Aim: Copy only this: the line containing "for rivet_name, centre, half, shank_r, head_r, head_h", the line containing "bpy.data.objects.remove(obj)", and every line between them, exactly as written.

Material for the task:
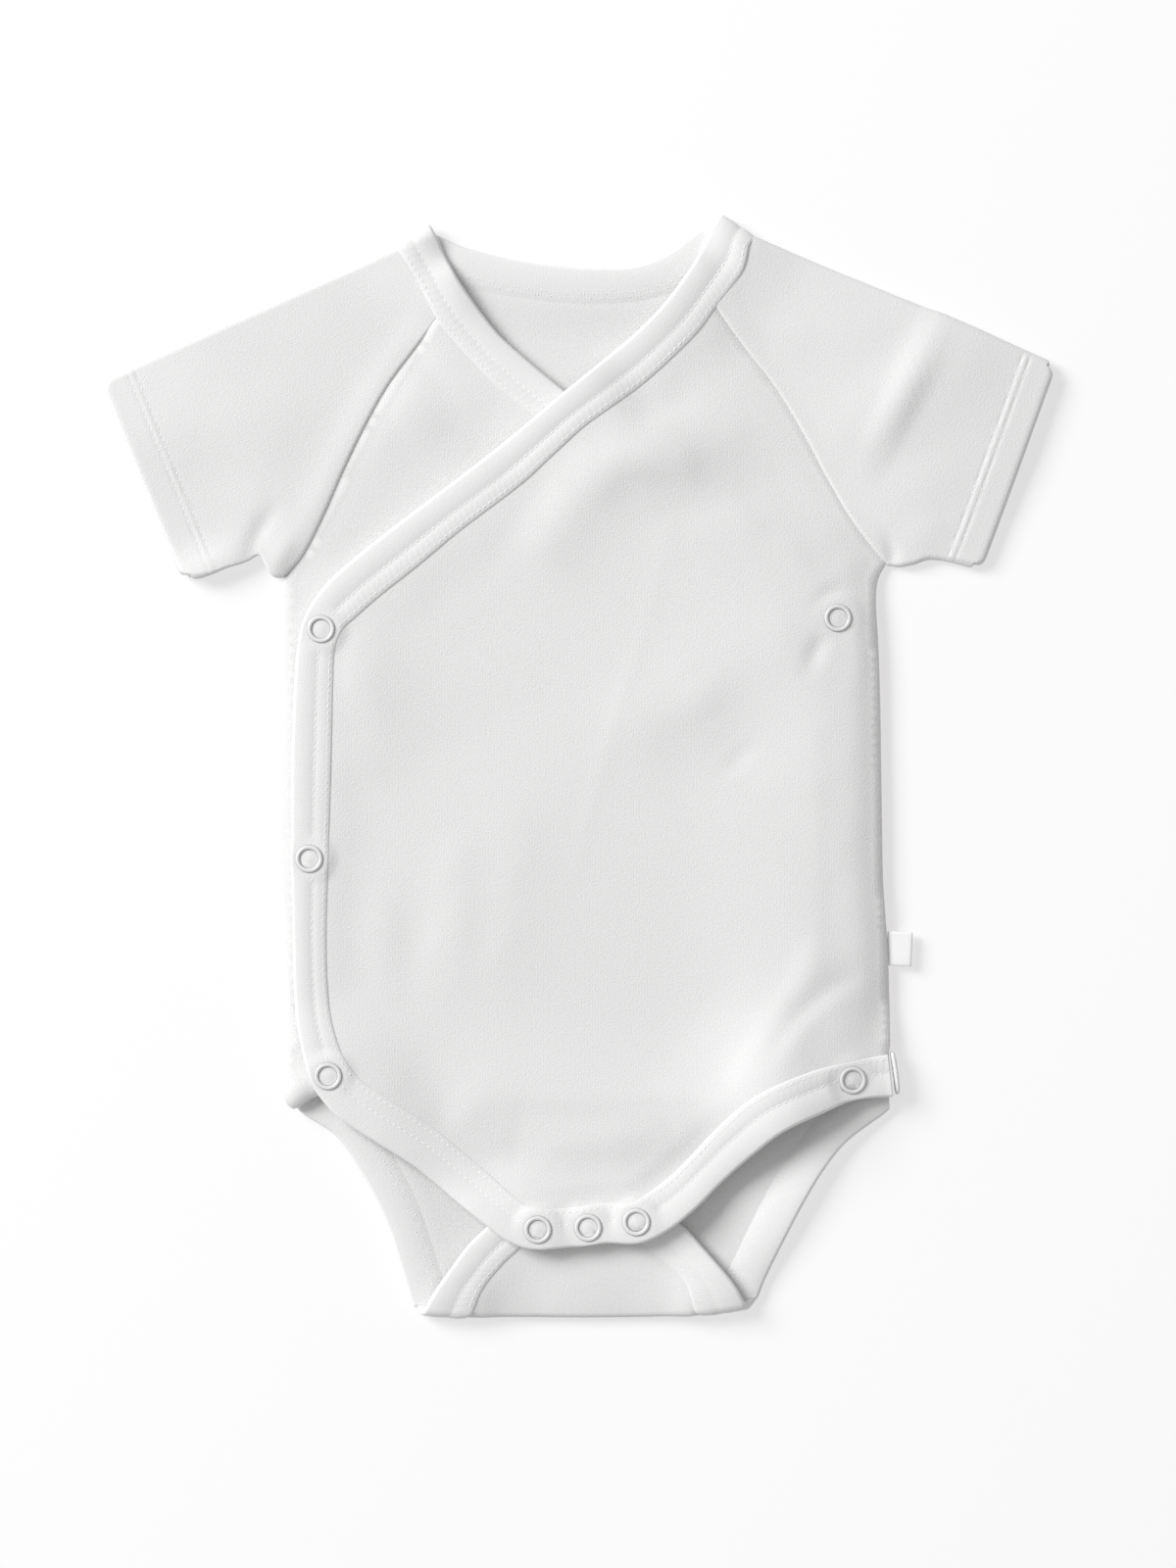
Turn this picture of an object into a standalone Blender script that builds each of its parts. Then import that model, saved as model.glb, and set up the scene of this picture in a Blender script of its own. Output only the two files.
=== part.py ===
"""A baby's short-sleeved wrap bodysuit, laid flat on its back with the front up.

The garment lies on the plane Z = 0 with its neck towards +Y and its crotch towards -Y.
Left and right are the wearer's, so the wearer's right side lies at -X.
Sizes are in millimetres here, and MM turns them into metres as the objects are made.

From the floor up lie the back panel and the sleeves' lower halves, the inner front, and the outer
front that wraps over it. Every cloth surface is the middle of its wall, and Solidify gives the wall.
"""
import bpy
import numpy as np
from math import cos, hypot, pi, sin
from mathutils import Matrix, Vector
from mathutils.geometry import delaunay_2d_cdt

MM = 0.001
WALL = 1.1                 # interlock knit of the panels and sleeves
TAPE = 1.0                 # knit tape that is folded round every raw edge
GAP = 0.3                  # between pieces that are sewn to each other
SLACK = 0.4                # more air between layers that only lie on each other
HEM_DEPTH = 11.5           # turned hem at each cuff, two walls thick
TAPE_RISE = TAPE + GAP     # how far a tape stands above and below its panel's wall
TAPE_MIDDLE = WALL / 2 + GAP + TAPE / 2
PANEL_REACH = 0.7          # share of the tape's width that the panel's edge fills
SEAM_SHIFT = GAP / 2       # each side of a seam draws back by this much
SIDE_BAND = 7.0            # breadth over which the outer front comes down to its side seam
CUFF_INSET = 3.4           # from a cuff's corner to the axis of the sleeve's fold
UNDERARM_ARCH = 4.0        # how far each sleeve's underarm edge bows up between armpit and cuff

CROTCH_FOLD = -188.9       # where the back panel turns up, at the middle
CROTCH_CORNER = 60.0       # half width over which that fold line rises
CROTCH_RISE_RIGHT = 2.7    # how far it rises at the wearer's right corner
CROTCH_RISE_LEFT = 5.5     # and at the wearer's left
CROTCH_TURN = 6.4          # length of cloth in the turn
FLAP_PUFF = 1.2            # air under the flap at its middle

SNAP_RADIUS = 4.85
SNAP_BORE = 3.1
SNAP_HEIGHT = 0.9

# Sections across a tape: where it is folded (free edge) and where it is stitched to its panel.
# free x, free y, stitch x, stitch y

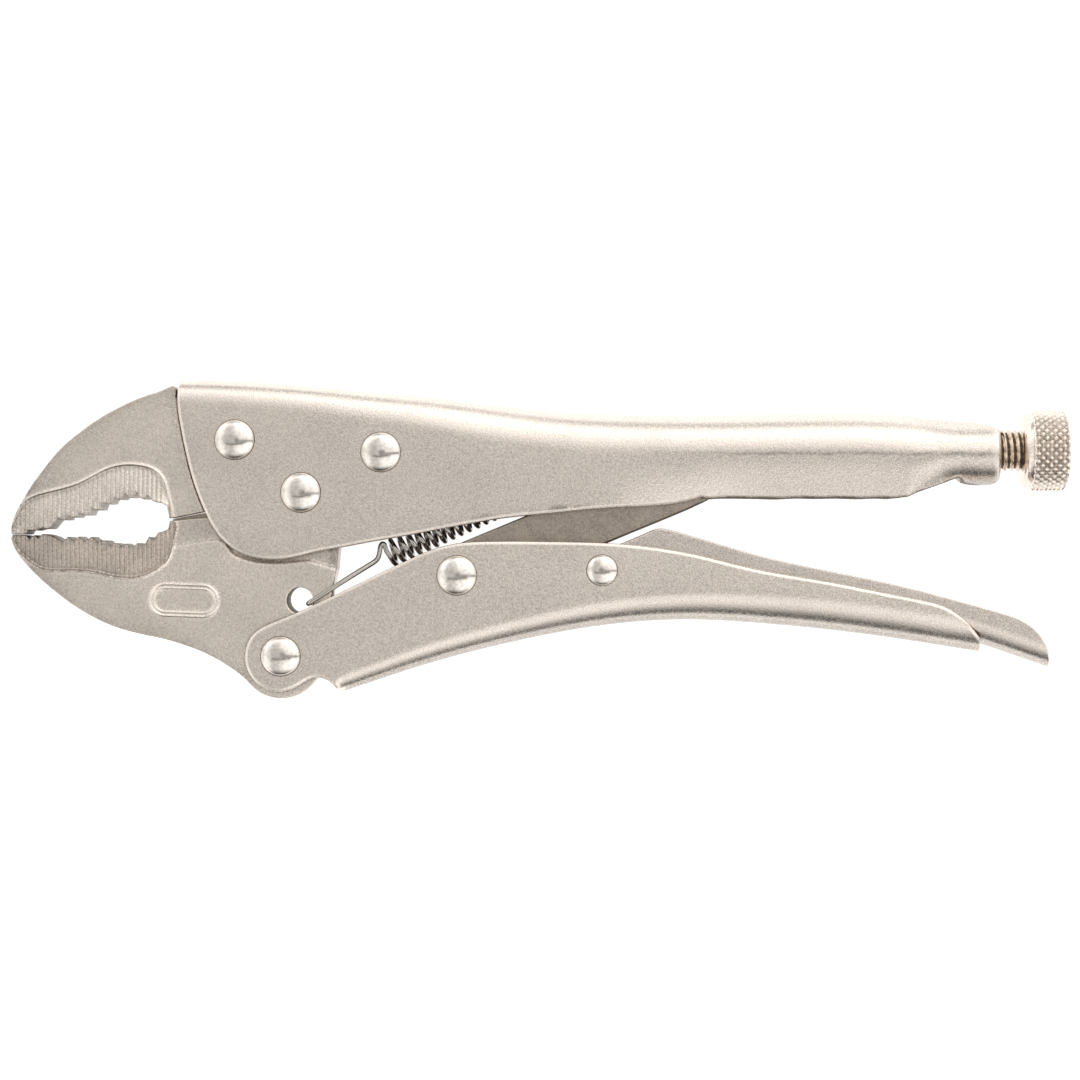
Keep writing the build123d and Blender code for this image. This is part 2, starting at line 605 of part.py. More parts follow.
# --- rivets ------------------------------------------------------------------
def rivet_profile(x, y, half, shank_r, head_r, head_h):
    """Half outline of a two-headed rivet standing along Z at (x, y)."""
    pts = [(0.0, -half - head_h)]
    n = 7
    for i in range(1, n + 1):
        a = math.pi / 2 * i / n
        pts.append((head_r * math.sin(a) ** 0.92, -half - 0.35 - (head_h - 0.35) * math.cos(a)))
    pts += [(head_r, -half), (shank_r, -half), (shank_r, half), (head_r, half)]
    for i in range(n, 0, -1):
        a = math.pi / 2 * i / n
        pts.append((head_r * math.sin(a) ** 0.92, half + 0.35 + (head_h - 0.35) * math.cos(a)))
    pts.append((0.0, half + head_h))
    return clean([(x + px, MID + pz) for px, pz in pts], 0.01)


for rivet_name, centre, half, shank_r, head_r, head_h in [
    ("fixed_jaw_rivet_front", RIV_1, UP_OUT, SHANK_R, HEAD_R, HEAD_H),
    ("fixed_jaw_rivet_rear", RIV_2, UP_OUT, SHANK_R, HEAD_R, HEAD_H),
    ("jaw_pivot_rivet", PIV_A, UP_OUT, SHANK_R, HEAD_R, HEAD_H),
    ("handle_pivot_rivet", PIV_B, LO_OUT, SHANK_R, HEAD_R, HEAD_H),
    ("link_pivot_rivet", PIV_C, LO_OUT, SHANK_R, HEAD_R, HEAD_H),
    ("lever_pivot_rivet", PIV_E, LO_OUT, SMALL_SHANK_R, SMALL_HEAD_R, SMALL_HEAD_H),
]:
    with BuildPart() as rivet:
        with BuildSketch(Plane.XZ.offset(-centre[1])):
            with BuildLine():
                Polyline(*rivet_profile(centre[0], centre[1], half, shank_r, head_r, head_h), close=True)
            make_face()
        revolve(axis=Axis((centre[0], centre[1], 0), (0, 0, 1)))
    rivet.part.label = rivet_name
    export_step(rivet.part, "parts/" + rivet_name + ".step")
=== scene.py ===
import math

import bpy
import numpy as np
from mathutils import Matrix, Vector
from mathutils.geometry import delaunay_2d_cdt


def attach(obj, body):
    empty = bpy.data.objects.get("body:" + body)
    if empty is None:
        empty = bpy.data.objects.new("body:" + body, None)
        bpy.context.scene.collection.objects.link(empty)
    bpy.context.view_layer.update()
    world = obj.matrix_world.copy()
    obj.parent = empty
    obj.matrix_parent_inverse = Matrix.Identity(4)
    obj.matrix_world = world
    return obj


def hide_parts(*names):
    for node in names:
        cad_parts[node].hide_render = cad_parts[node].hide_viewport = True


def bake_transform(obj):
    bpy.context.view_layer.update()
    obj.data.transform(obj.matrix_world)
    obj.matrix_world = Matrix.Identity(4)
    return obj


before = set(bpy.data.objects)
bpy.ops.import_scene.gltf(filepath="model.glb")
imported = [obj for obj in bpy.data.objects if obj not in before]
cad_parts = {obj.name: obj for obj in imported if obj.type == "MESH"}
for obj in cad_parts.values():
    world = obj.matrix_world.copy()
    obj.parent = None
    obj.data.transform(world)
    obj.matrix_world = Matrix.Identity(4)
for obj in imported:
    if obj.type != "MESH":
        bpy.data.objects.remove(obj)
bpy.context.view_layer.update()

MM = 0.001
MID = 10.1                      # mid-plane of the tool above the floor, mm

# ---------------------------------------------------------------------------
# sizes shared with the CAD model (mm, in the tool's mid-plane)
# ---------------------------------------------------------------------------
PIV_A = (-56.37, 10.92)
PIV_B = (-61.06, -27.56)
PIV_C = (-19.67, -8.56)
PIV_D = (51.41, 21.20)
PIV_E = (14.44, -7.36)
RIV_1 = (-71.92, 23.31)
RIV_2 = (-37.57, 20.42)
SPRING_HOLE = (-56.64, -14.50)
SCREW_Y = 20.95
NECK_END = 108.65
KNOB_START = 114.9
KNOB_END = 124.85

UPPER_TOP = [
    (-85.35, 37.57), (-80.65, 37.57), (-71.18, 37.22), (-61.70, 36.69), (-52.23, 35.98),
    (-42.76, 34.98), (-33.28, 34.21), (-23.81, 33.32), (-14.34, 32.19), (-4.87, 30.95),
    (4.61, 30.06), (14.08, 29.59), (23.55, 29.38), (37.76, 29.35), (47.23, 29.50),
    (56.71, 29.68), (66.18, 29.80), (75.65, 29.76), (85.13, 29.42), (89.86, 28.95),
    (94.60, 28.20), (98.15, 27.80), (103.0, 27.72), (106.2, 27.66), (107.5, 27.35), (108.25, 26.7), (NECK_END, 25.7),
]
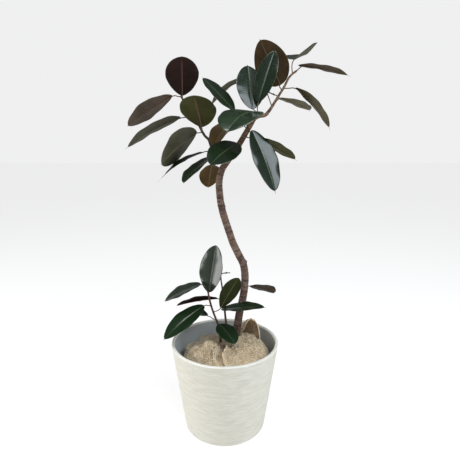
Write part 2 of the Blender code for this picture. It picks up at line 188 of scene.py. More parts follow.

Task solution:
for rivet_name, centre, half, shank_r, head_r, head_h in [
    ("fixed_jaw_rivet_front", RIV_1, UP_OUT, SHANK_R, HEAD_R, HEAD_H),
    ("fixed_jaw_rivet_rear", RIV_2, UP_OUT, SHANK_R, HEAD_R, HEAD_H),
    ("jaw_pivot_rivet", PIV_A, UP_OUT, SHANK_R, HEAD_R, HEAD_H),
    ("handle_pivot_rivet", PIV_B, LO_OUT, SHANK_R, HEAD_R, HEAD_H),
    ("link_pivot_rivet", PIV_C, LO_OUT, SHANK_R, HEAD_R, HEAD_H),
    ("lever_pivot_rivet", PIV_E, LO_OUT, SMALL_SHANK_R, SMALL_HEAD_R, SMALL_HEAD_H),
]:
    with BuildPart() as rivet:
        with BuildSketch(Plane.XZ.offset(-centre[1])):
            with BuildLine():
                Polyline(*rivet_profile(centre[0], centre[1], half, shank_r, head_r, head_h), close=True)
            make_face()
        revolve(axis=Axis((centre[0], centre[1], 0), (0, 0, 1)))
    rivet.part.label = rivet_name
    export_step(rivet.part, "parts/" + rivet_name + ".step")
=== scene.py ===
import math

import bpy
import numpy as np
from mathutils import Matrix, Vector
from mathutils.geometry import delaunay_2d_cdt


def attach(obj, body):
    empty = bpy.data.objects.get("body:" + body)
    if empty is None:
        empty = bpy.data.objects.new("body:" + body, None)
        bpy.context.scene.collection.objects.link(empty)
    bpy.context.view_layer.update()
    world = obj.matrix_world.copy()
    obj.parent = empty
    obj.matrix_parent_inverse = Matrix.Identity(4)
    obj.matrix_world = world
    return obj


def hide_parts(*names):
    for node in names:
        cad_parts[node].hide_render = cad_parts[node].hide_viewport = True


def bake_transform(obj):
    bpy.context.view_layer.update()
    obj.data.transform(obj.matrix_world)
    obj.matrix_world = Matrix.Identity(4)
    return obj


before = set(bpy.data.objects)
bpy.ops.import_scene.gltf(filepath="model.glb")
imported = [obj for obj in bpy.data.objects if obj not in before]
cad_parts = {obj.name: obj for obj in imported if obj.type == "MESH"}
for obj in cad_parts.values():
    world = obj.matrix_world.copy()
    obj.parent = None
    obj.data.transform(world)
    obj.matrix_world = Matrix.Identity(4)
for obj in imported:
    if obj.type != "MESH":
        bpy.data.objects.remove(obj)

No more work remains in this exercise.